The Challenges of Global Vaccine Distribution
To date, the COVID-19 vaccines of Moderna and the partnership between BioNTech and Pfizer have already received authorizations for emergency use not only in the US and Canada but also in the European Union, the United Kingdom, and several other countries. With this, many frontline workers and priority citizens have received their first doses.
Apart from this, vaccines produced by AstraZeneca, Johnson & Johnson, and a handful of other manufacturers across the globe are expected to arrive soon and will be distributed and administrated. This massive global effort has shattered the record for vaccine development since the previous vaccine project that held the fastest development was Merck’s mumps vaccine, which took four and a half years (1963–67).

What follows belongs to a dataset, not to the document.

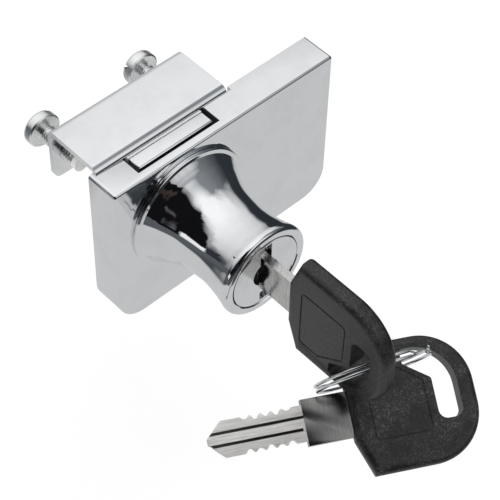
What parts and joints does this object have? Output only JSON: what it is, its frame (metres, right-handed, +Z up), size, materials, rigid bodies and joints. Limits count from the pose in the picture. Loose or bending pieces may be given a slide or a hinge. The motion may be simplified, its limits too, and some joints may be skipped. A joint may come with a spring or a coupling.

Certain places around the world have hit some bumps along the way as they continue with their respective COVID-19 programs. These include the accumulation of stockpiles and the slow deployment to vulnerable countries and at-risk groups. Nonetheless, experts are confident that safe and highly efficacious vaccines are reaching the market, and many hope that this will finally be the end of the pandemic. The epidemiological end to the COVID-19 health crisis seemed to be a dream just several months ago, but, thanks to the fast development, approval, and rollout of some vaccines, it is now basically feasible and realizable in parts of the world.
However, although the COVID-19 vaccination program is already underway, there are still several hurdles we must overcome: raw-materials constraints in production scaling, quality-assurance challenges in manufacturing, cold-chain logistics and storage-management challenges, increased labor requirements, wastage at administration facilities, and IT challenges.
All of these pose a threat to the acceleration of the COVID-19 immunization programs worldwide. But to mitigate such risks, manufacturers, distributers, and governments should undertake certain steps to facilitate its widespread adoption as COVID-19-vaccine rollouts commence, thereby minimizing the challenges associated with the massive global vaccine deployment.